Bible: Mark 7:1-23, The Tradition of the Elders
Now when the Pharisees and some of the scribes who had come from Jerusalem gathered around him, 2 they noticed that some of his disciples were eating with defiled hands, that is, without washing them. 3 (For the Pharisees, and all the Jews, do not eat unless they thoroughly wash their hands, thus observing the tradition of the elders; 4 and they do not eat anything from the market unless they wash it; and there are also many other traditions that they observe, the washing of cups, pots, andbronze kettles.) 5 So the Pharisees and the scribes asked him, "Why do your disciples not live according to the tradition of the elders, but eat with defiled hands?" 6 He said to them, "Isaiah prophesied rightly about you hypocrites, as it is written, 'This people honours me with their lips, but their hearts are far from me; 7 in vain do they worship me, teaching human precepts as doctrines.' 8 You abandon the commandment of God and hold to human tradition." 

9 Then he said to them, "You have a fine way of rejecting the commandment of God in order to keep your tradition! 10 For Moses said, 'Honor your father and your mother'; and, 'Whoever speaks evil of father or mother must surely die.' 11 But you say that if anyone tells father or mother, 'Whatever support you might have had from me is Corban' (that is, an offering to God)-- 12 then you no longer permit doing anything for a father or mother, 13 thus making void the word of God through your tradition that you have handed on. And you do many things like this." 

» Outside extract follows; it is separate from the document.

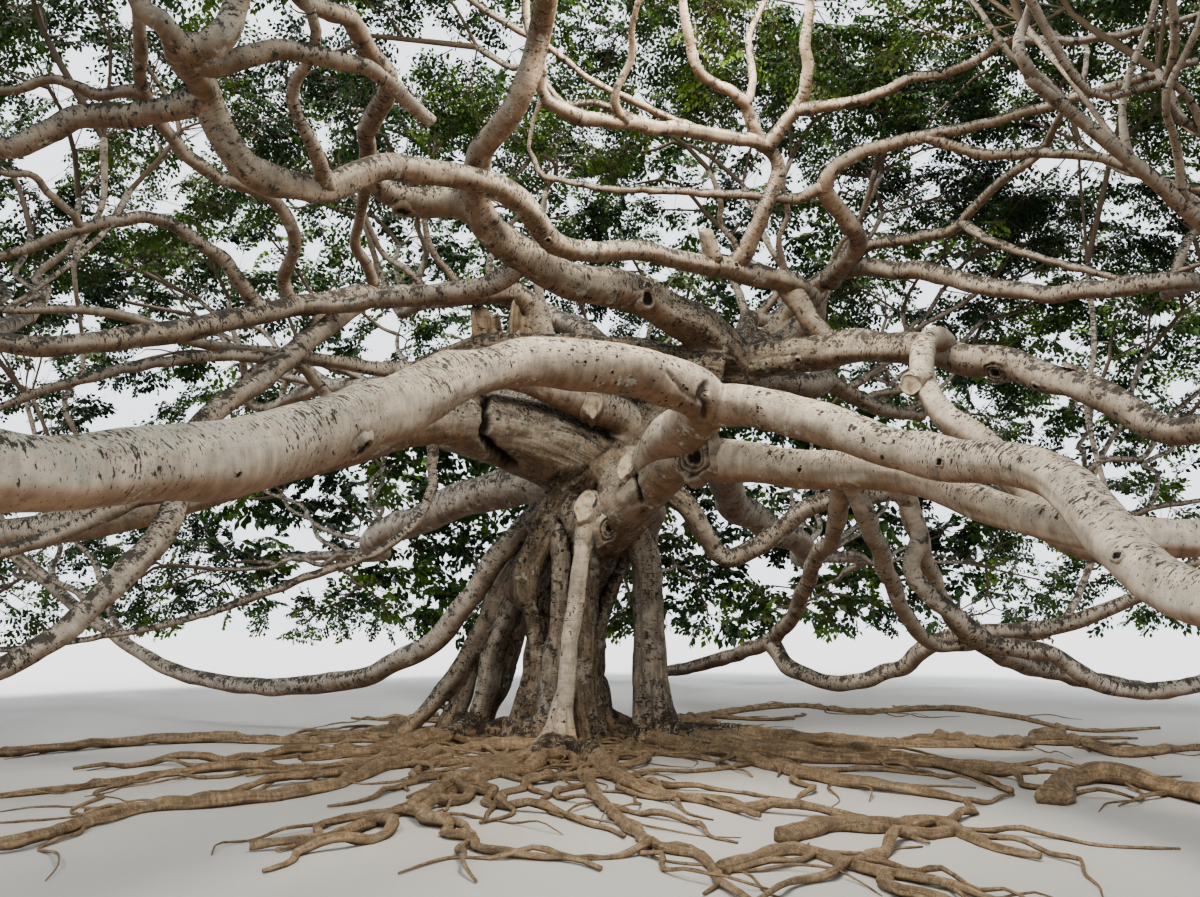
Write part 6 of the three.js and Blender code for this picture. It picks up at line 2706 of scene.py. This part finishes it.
            twig_mesh = joined([wisp_mesh(*kind) for kind in kinds], "twigs")
            finish_bark(twig_mesh)
            add_piece(twig_mesh, f"twigs_{lobe.name}", [twig_bark], "foliage", lobe.node)


class Lamp(NamedTuple):
    """A lamp that shines from a place to a goal, and its other settings."""

    name: str
    kind: str
    energy: float
    place: Place
    goal: Place
    settings: dict[str, object]


LAMPS = (
    Lamp("sun", "SUN", 4.8, (-9, -13, 24), (0, 0, 3), {"angle": math.radians(22)}),
    Lamp("fill", "AREA", 340.0, (-7, -27, 8.5), (0.5, -3, 4.5), {"size": 10.0}),
    Lamp("inner", "AREA", 1080.0, (1.8, -6.8, 10.9), (0.5, -2.6, 3.0),
         {"size": 3.6, "color": (1.0, 0.92, 0.8)}),
)
FLOOR_FINISH = PlainFinish("floor_paper", (0.6, 0.59, 0.56), 0.9)


@dataclass
class Studio:
    """A plain pale floor, plain soft light and the camera of the photograph."""

    sensor: float = 36.0
    floor_size: float = 400.0
    sky: tuple[float, ...] = (0.9, 0.94, 1.0, 1.0)
    sky_strength: float = 1.75
    clip_end: float = 500.0

    def floor(self) -> None:
        """The floor."""
        shape = bmesh.new()
        bmesh.ops.create_grid(shape, x_segments=1, y_segments=1, size=self.floor_size / 2)
        mesh = bpy.data.meshes.new("floor")
        shape.to_mesh(mesh)
        shape.free()
        mesh.materials.append(plain_material(FLOOR_FINISH))
        floor = bpy.data.objects.new("floor", mesh)
        bpy.context.scene.collection.objects.link(floor)

    def light(self) -> None:
        """A pale sky all round, a broad soft sun, and soft lamps that reach under the crown."""
        world = bpy.data.worlds.new("studio")
        world.use_nodes = True
        background = world.node_tree.nodes["Background"]
        background.inputs["Color"].default_value = self.sky
        background.inputs["Strength"].default_value = self.sky_strength
        bpy.context.scene.world = world
        bpy.context.scene.view_settings.look = "AgX - Medium High Contrast"
        for lamp in LAMPS:
            data = bpy.data.lights.new(lamp.name, lamp.kind)
            data.energy = lamp.energy
            for key, value in lamp.settings.items():
                setattr(data, key, value)
            holder = bpy.data.objects.new(lamp.name, data)
            holder.location = lamp.place
            holder.rotation_mode = "QUATERNION"
            holder.rotation_quaternion = (Vector(lamp.goal) - Vector(lamp.place)).to_track_quat("-Z", "Y")
            bpy.context.scene.collection.objects.link(holder)

    def camera(self) -> None:
        """The camera."""
        data = bpy.data.cameras.new("camera")
        data.sensor_width = self.sensor
        data.lens = PHOTO_FOCUS / (2 * PHOTO_MIDDLE[0]) * self.sensor
        data.clip_end = self.clip_end
        camera = bpy.data.objects.new("camera", data)
        camera.location = CAMERA_PLACE
        camera.rotation_euler = (math.pi / 2 + CAMERA_PITCH, 0, 0)
        bpy.context.scene.collection.objects.link(camera)
        bpy.context.scene.camera = camera

    def build(self) -> None:
        """Sets the studio up."""
        self.floor()
        self.light()
        self.camera()


def main() -> None:
    """Builds the studio and the tree."""
    logging.basicConfig(level=logging.INFO, format="%(message)s")
    Studio().build()
    barks = Barks()
    TrunkCluster(barks).build()
    fork = FrontFork(barks)
    fork.build()
    BoughSet(barks, fork).build()
    ScarSet(barks).build()
    RootMat(barks).build()
    Crown(barks).build()


if __name__ == "__main__":
    main()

14 Then he called the crowd again and said to them, "Listen to me, all of you, and understand: 15 there is nothing outside a person that by going in can defile, but the things that come out are what defile." 16 

17 When he had left the crowd and entered the house, his disciples asked him about the parable. 18 He said to them, "Then do you also fail tounderstand? Do you not see that whatever goes into a person from outside cannot defile, 19 since it enters, not the heart but the stomach, and goes out into the sewer?" (Thus he declared all foods clean.) 20 And he said, "It is what comes out of a person that defiles. 21 For it is from within, from the human heart, that evil intentions come: fornication, theft, murder, 22 adultery, avarice, wickedness, deceit, licentiousness, envy, slander, pride, folly. 23 All these evil things come from within, and they defile a person."  

Comment: CARDIAC CONTAMINATION
WE SAW YESTERDAY that the disciples were bothered by mental confusion and hardness of heart. These are closely linked. "Do you still not perceive or understand, are your hearts hardened?" (8:17). And these will always be of concern to Christian disciples in a way that didn't seem to affect the crowds - simply out to get what they could from Jesus. Neither had it concerned the Pharisees up to this point. When life is governed by rules, regulations, and tradition, who needs to bother about attitudes of the heart, wrestlings of the mind, being close toGod in mind and heart and soul?  

And so while the Pharisees called the disciples to account about their observance of the traditions and regulations (7:5), Jesus here calls the Pharisees to account over the state of their understanding and heart. Jesus himself resorts to Jewish tradition, "the gospel as it is written in Isaiah" (see note on Mk.1:1-2), showing how God wants the worship of people who are close to God in their hearts (7:6-7). Sometimes tradition can displace the commandments of God which are designed to keep people close to him. And when there is a choice, we frequently abandon the commandment of God and hold to human tradition (8-13). 

 Although this conversation commences with the Pharisees (7:1), and continues with the crowd (14), it climaxes with the disciples (17). There are some radical Christian ideas here. Food, going in, has nothing to do with holiness or defilement. Neither the manna bread like they'd seen in the feeding miracle, nor the pork that Mark's Roman Christian readers enjoyed, would affect their holiness, since it remained only in the digestive tract. In this respect all foods are "clean" (19). It is the heart that defiles. It is evil intentions (21) that are the problem. It is what comes out of the unclean heart that contaminates; whether by unclean actions (fornication ... adultery) or by destructive attitudes (avarice ... folly).

Discipleship today: Tradition is neutral. After all, Jesus appeals to Isaiah, which like all Scripture was preserved for its recognition as a treasured social heritage. For the same reason Christianity can be regarded as a "tradition". But distortions readily arise.

It is so easy for following generations to receive only the traditional forms, but not the original meanings from which the forms derived. That had happened with many Jewish customs in Jesus' day, and he referred them back to original texts and original meanings. You may face the same situation. 


Many people encounter Christian traditions which distort the original meaning. But right now you are doing what Jesus did. You are reading the original text of Christianity in this Gospel of Mark. And you may find it conflicts both with modern ways of thinking about the goodness and badness in people, and with your understanding of Christian tradition. The Christian tradition is frequently spoofed for commercial appeal in film and television by presenting the clergy in slighting stereotypes. In the clamour of alternative views, Jesus calls you to heed his explanation of the human situation in general, and of your own situation in particular.